Monday, March 7, 2011

Can Programmers Debug Every Difference in Cyberspace?

In her article, “Where Do You Want to Go Today? Cybernetic Tourism, the Internet, and Transnationality”, Nakamura discussed how race and otherness are represented in the cybertechnology advertisements to stabilize the anxiety that cyberspace may break down ethnic and racial difference. It is not a question of whether racial and ethnic difference exist or not (obviously race as a visual marker cannot be eradicated in visually presented advertisements), but a question of how to manage and present difference, how to kick a balance between the anxiety of racially advantaged group and the “hope” of racially disadvantaged group. This reminds me of Nakamura’s use of the metaphor of race as “the bug in the machine, causing it to behave unexpectedly” in another chapter of her book. Managing the representation of race in cybertechnology advertisements is just like the routine of debugging anything that inhibits the program functions by programmers.

Admittedly, Nakamura’s work is imaginative and witty. Indeed, race can be concealed in cyberspace where everyone can have his/her own online avatar, thus excludes the possibility of discrimination. But there are two questions remain to be asked.

First, in parsing the narrative of the cybertechnology advertisements, she tends to simplify the utopian of democracy in cyberspace to the elimination of difference, and simplifies the problem of difference to racial difference. Nakamura might argue that she is aware of the complexity of the constituents of difference; however, I did not see her elaborations in this article. Can visual markers also be gender, physical condition, appearance, age, class, etc.? I am sure that these markers were also debugged in those advertisements if observe carefully. Luckily, we have another reading to resort to: “Return to Cyberia: Technology and the Social Worlds of Transnational Migrants” by Panagakos & Horst. In recalling scholars to research on how and why transnational populations use rapidly evolving new communication technologies, they put up some thoughtful points concerning the differences, or even hegemonies in the use of cybertechnologies/ICTs. Differences exist in such aspects as generation, gender, class, access…For example, when using ICTs, people from developed countries have priorities over those in home country. As a matter of fact, communications from a developed country to a developing country is ridiculously cheaper than the other way around. People in developed countries have their privileges in choosing the time and way of contacting people in homeland, which might totally change the lifestyle of people in homeland due to time difference. Isn’t it a confirmation of the unequal distribution of power and resource? What about other aspects of difference, such as gender, generation, class, access? What if those aspects combine together (say, a man live in a developed country using ICTs to contact a women live in a developing country)? Will this show a new form of hegemony in cyberspace?

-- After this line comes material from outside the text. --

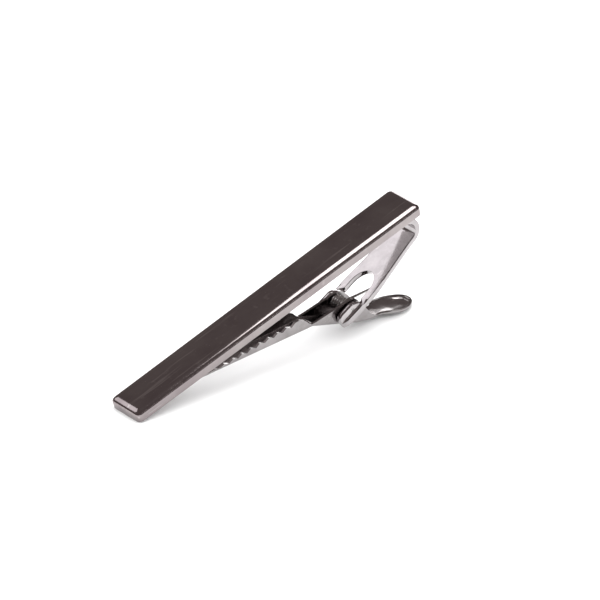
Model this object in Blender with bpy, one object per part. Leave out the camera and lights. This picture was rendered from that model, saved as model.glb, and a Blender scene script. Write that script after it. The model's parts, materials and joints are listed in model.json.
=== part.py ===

Second, Nakamura totally neglected the discourses of the audiences, both the western internet users, who are put in the position of tourists and the other, whose images are idealized and stabilized. Will the visitor truly feel palliated just by viewing these visual images? Will “the other” genuinely feel liberated in cyberspace where all bodies are “reduced to minds” as is claimed by the programmers?

The very last question is: Can programmers debug every difference in cyberspace?

1 comment:

  1. Great post Stella - you always have something interesting and insightful to say! Before reading your post, I thought "erasing" all differences over the Internet would be a great and welcomed thing. However, I have to recognize my bias and privilege as a Western, white woman. Therefore, the question of whether the "other" can genuinely feel liberated in cyberspace where all bodies are "reduced to minds" is provocative. I guess I don't really think about embracing my gender, race etc. when I communicate online, but that might be very important to others for maintaining/asserting their identity. I think it is important to recognize that while some people (like myself) think erasing differences is a step in the right direction, there may be other people who do not feel that way.